Par un arrêt n° 23DA00820 du 25 juillet 2023, la cour administrative d'appel de Douai a rejeté l'appel du syndicat CGT des salariés du commerce, de la distribution et des services de Roubaix et environs contre ce jugement.
Par un pourvoi sommaire, un mémoire complémentaire et deux nouveaux mémoires, enregistrés les 22 septembre et 22 décembre 2023 et les 27 mai et 1er juillet 2024 au secrétariat du contentieux du Conseil d'Etat, le syndicat CGT des salariés du commerce, de la distribution et des services de Roubaix et environs demande au Conseil d'Etat :
1°) d'annuler cet arrêt ;
2°) réglant l'affaire au fond, de faire droit à son appel ;
3°) de mettre à la charge de l'Etat et de la société ACIAM la somme de 4 000 euros au titre de l'article L. 761-1 du code de justice administrative.

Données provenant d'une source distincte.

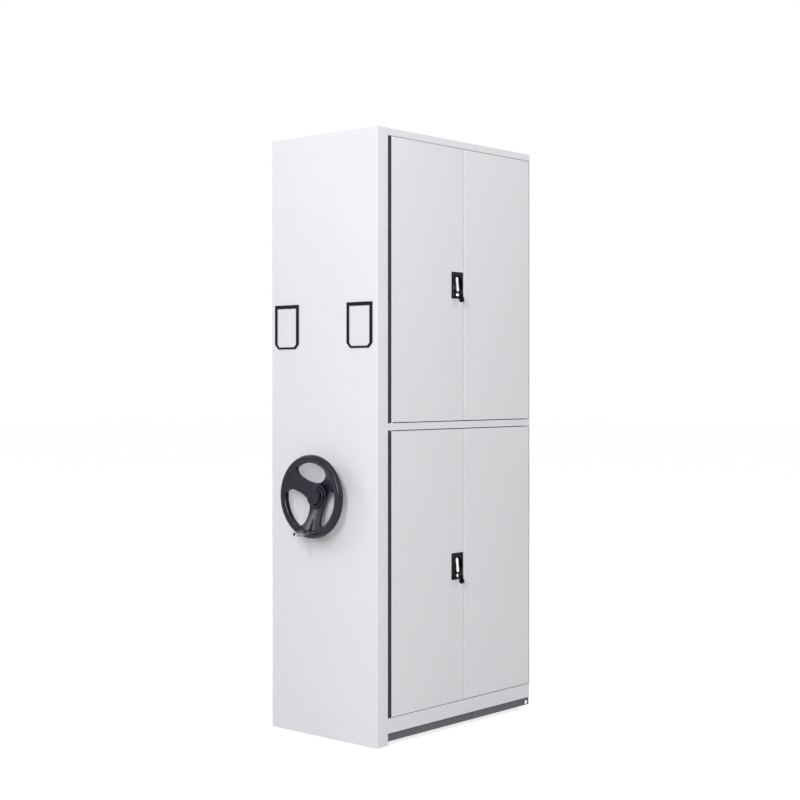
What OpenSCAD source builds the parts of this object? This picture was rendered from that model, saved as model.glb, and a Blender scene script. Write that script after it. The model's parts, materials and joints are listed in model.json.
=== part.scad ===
// Compact mobile shelving bay: a steel carcass on a wheeled chassis, moved by a handwheel.
// Millimetres. Y runs along the bay, X across it, and Z up from the running surface.
// Modules work in the body frame: x = 0 mid-depth, y = 0 at the face of the end panel.

/* [Overall] */
// Length of the bay, from the face of the end panel to the far end
unit_l = 940; // [860:1:1240]
// Depth of the bay
unit_d = 560; // [540:1:700]
// Height of the bay
unit_h = 2300; // [2150:1:2600]
// Thickness of the panel sheet
sheet_t = 1.5; // [1:0.1:2]

/* [End panel] */
// Depth of the hollow end panel
end_depth = 60; // [58:1:90]
// Height of the end panel's lower edge
end_lift = 5; // [3:0.5:9]
// Outer radius of the end panel's folded corners
end_bend_r = 6; // [3:0.5:12]
// Width of the end panel's inner lips
end_lip = 30; // [28:1:50]
// Width of a label holder
label_w = 130; // [80:1:160]
// Height of a label holder
label_h = 171; // [100:1:220]
// Height of the label holders' lower edge
label_z = 1483; // [1150:1:1700]
// Distance of a label holder from the panel's side
label_in = 22; // [12:1:60]
// Width of the label holder's bars
label_bar = 13.5; // [9:0.5:18]
// How far a label holder stands proud
label_t = 4; // [4:0.5:8]

/* [Base] */
// Height of the chassis underside
base_lift = 18; // [12:1:24]
// Height of the chassis top
base_top = 102.5; // [96:0.5:115]
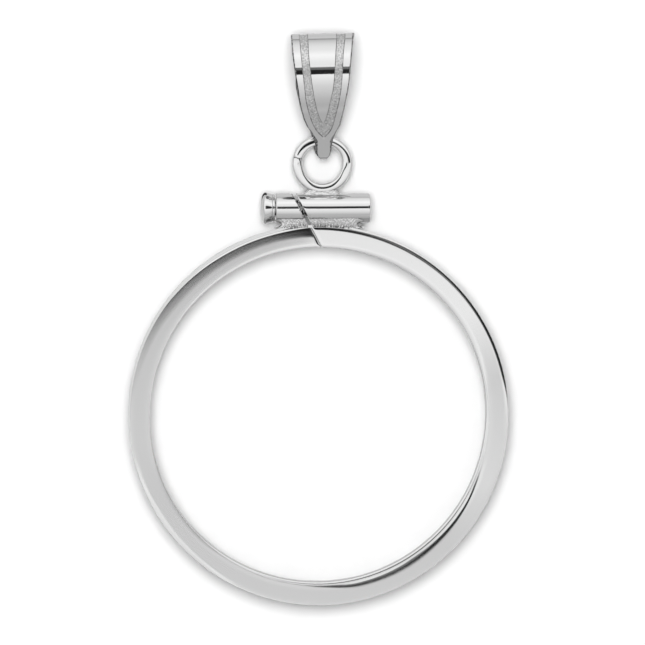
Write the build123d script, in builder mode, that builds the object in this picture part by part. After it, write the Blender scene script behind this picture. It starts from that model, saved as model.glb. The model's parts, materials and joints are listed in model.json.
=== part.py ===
"""Screw-top coin bezel pendant: a split ring with a coin channel, its closing screw and a bail."""

import math
import os

from build123d import *

# Sizes are in millimetres. The pendant lies on its back on the plane z = 0, its ring
# turns round the Z axis and its bail points along +Y.

# The coin that the ring is made for
coin_diameter = 22.0
coin_thickness = 1.80
coin_edge_play = 0.05
coin_face_play = 0.15

# Ring
ring_wall = 0.75
lip_cover = 0.46
lip_thickness = 0.45
lip_tip_round = 0.08
face_crown = 0.045
front_edge_round = 0.10
back_edge_round = 0.22
channel_corner_round = 0.15

# Tube on top of the ring, which the slit cuts in two
tube_diameter = 1.82
tube_reach_left = 2.70
tube_reach_right = 3.18
tube_ring_gap = 0.20
tube_edge_round = 0.06

# Slit through ring, solder and tube, which narrows towards the tube; the lean is from the
# Y axis towards -X
slit_width_at_tube = 0.22
slit_width_at_window = 0.34
slit_lean = 26.5
slit_place = -1.09
slit_overrun = 0.25

# Solder that joins the ring to the tube, and the tube to the jump ring
ring_solder_thickness = 1.20
ring_solder_reach_left = 2.55
ring_solder_reach_right = 2.60
ring_solder_film = 0.10
ring_solder_overhang = 0.22
ring_solder_fillet = 0.25
jump_solder_thickness = 0.80
jump_solder_width = 2.50
jump_solder_neck = 1.30
jump_solder_film = 0.05

# Jump ring
jump_ring_place = 0.20
jump_ring_mean_radius = 1.55
jump_wire_diameter = 0.62
jump_tube_gap = 0.01

# Screw
thread_diameter = 1.10
thread_depth = 0.11
thread_pitch = 0.25
thread_play = 0.03
screw_tip_inset = 0.55
screw_head_diameter = 2.00
screw_head_height = 0.81
screw_head_round = 0.52
screw_head_gap = 0.07
head_flange_height = 0.16
head_flange_step = 0.05
screw_slot_width = 0.28
screw_slot_depth = 0.32
screw_slot_turn = 24.0

# Bail: a strip folded into a loop, seen from the side. Its height runs from the jump
# ring's wire to the top. It lies leaning up from the table, and turned a little to the left
# by its play on the wire.
bail_height = 6.68
bail_width = 3.90
bail_strip = 0.42
bail_lean = 10.05
bail_turn = 1.5
bail_place = 0.25
bail_depth = 4.21
bail_belly_radius = 2.75
bail_belly_end = 4.0
bail_flank_radius = 6.60
bail_top_radius = 1.30
bail_tip_reach = 1.36
bail_eye_play = 0.14
tongue_width = 0.93
tongue_taper = 0.60

# Outline of the strip from the front: share of the bail's height above the wire, and
# share of its width there.
bail_outline = [
    {"up": 1.00, "wide": 1.000},
    {"up": 0.82, "wide": 0.932},
    {"up": 0.61, "wide": 0.847},
    {"up": 0.44, "wide": 0.762},
    {"up": 0.28, "wide": 0.650},
    {"up": 0.165, "wide": 0.535},
]
shoulder_end = 0.01

# Outline of the tongue's tip: share of its taper above the tip, and share of its width there
tongue_tip = [
    {"up": 1.00, "wide": 1.00},
    {"up": 0.68, "wide": 0.91},
    {"up": 0.37, "wide": 0.69},
    {"up": 0.14, "wide": 0.38},
]

# Two satin stripes sunk into the front of the bail, which meet in a V. Each row is a share of the
# bail's height above the wire, and a line's distance from the middle as a share of half the width.
stripe_sink = 0.04
stripe_outer_edge = [
    {"up": 1.000, "away": 0.73},
    {"up": 0.850, "away": 0.67},
    {"up": 0.710, "away": 0.63},
    {"up": 0.550, "away": 0.58},
    {"up": 0.417, "away": 0.52},
    {"up": 0.250, "away": 0.39},
    {"up": 0.163, "away": 0.30},
    {"up": 0.038, "away": 0.00},
]
stripe_inner_edge = [
    {"up": 1.000, "away": 0.465},
    {"up": 0.850, "away": 0.43},
    {"up": 0.710, "away": 0.39},
    {"up": 0.550, "away": 0.33},
    {"up": 0.417, "away": 0.245},
    {"up": 0.250, "away": 0.11},
    {"up": 0.180, "away": 0.00},
]

# What follows from these sizes
seat_radius = coin_diameter / 2 + coin_edge_play
ring_radius = seat_radius + ring_wall
window_radius = coin_diameter / 2 - lip_cover
channel_width = coin_thickness + coin_face_play
ring_depth = channel_width + 2 * lip_thickness
middle_z = ring_depth / 2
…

Vu les autres pièces du dossier ;
Vu :
- le code de commerce ;
- le code du travail ;
- le code de justice administrative ;
Après avoir entendu en séance publique :
- le rapport de M. Julien Fradel, maître des requêtes en service extraordinaire,
- les conclusions de M. Raphaël Chambon, rapporteur public ;
La parole ayant été donnée, après les conclusions, à la SCP Sevaux, Mathonnet, avocat du syndicat CGT des salariés du commerce, de la distribution et des services de Roubaix et environs et à la SCP Fabiani, Pinatel, avocat de la SELARL Miquel Aras et associés, agissant en qualité de mandataire liquidateur de la société ACIAM, et de la SELARL Perin Borkowiak, agissant en qualité de mandataire judiciaire de la société ACIAM ;
Considérant ce qui suit :
1. Il ressort des pièces du dossier soumis aux juges du fond qu'après un jugement d'ouverture d'une procédure de redressement judiciaire en date du 1er août 2022, le tribunal de commerce de Lille Métropole a prononcé, le 28 septembre 2022, la liquidation judiciaire de la société ACIAM avec poursuite d'activité jusqu'au 1er octobre 2022. Par une décision du 18 octobre 2022, le directeur régional de l'économie, de l'emploi, du travail et des solidarités des Hauts-de-France a homologué le document unilatéral fixant le contenu du plan de sauvegarde de l'emploi de cette société. Par un jugement du 6 mars 2023, le tribunal administratif de Lille a rejeté la demande du syndicat CGT des salariés du commerce, de la distribution et des services de Roubaix et environs tendant à l'annulation pour excès de pouvoir de cette décision. Ce syndicat se pourvoit en cassation contre l'arrêt du 25 juillet 2023 par lequel la cour administrative d'appel de Douai a rejeté son appel contre ce jugement.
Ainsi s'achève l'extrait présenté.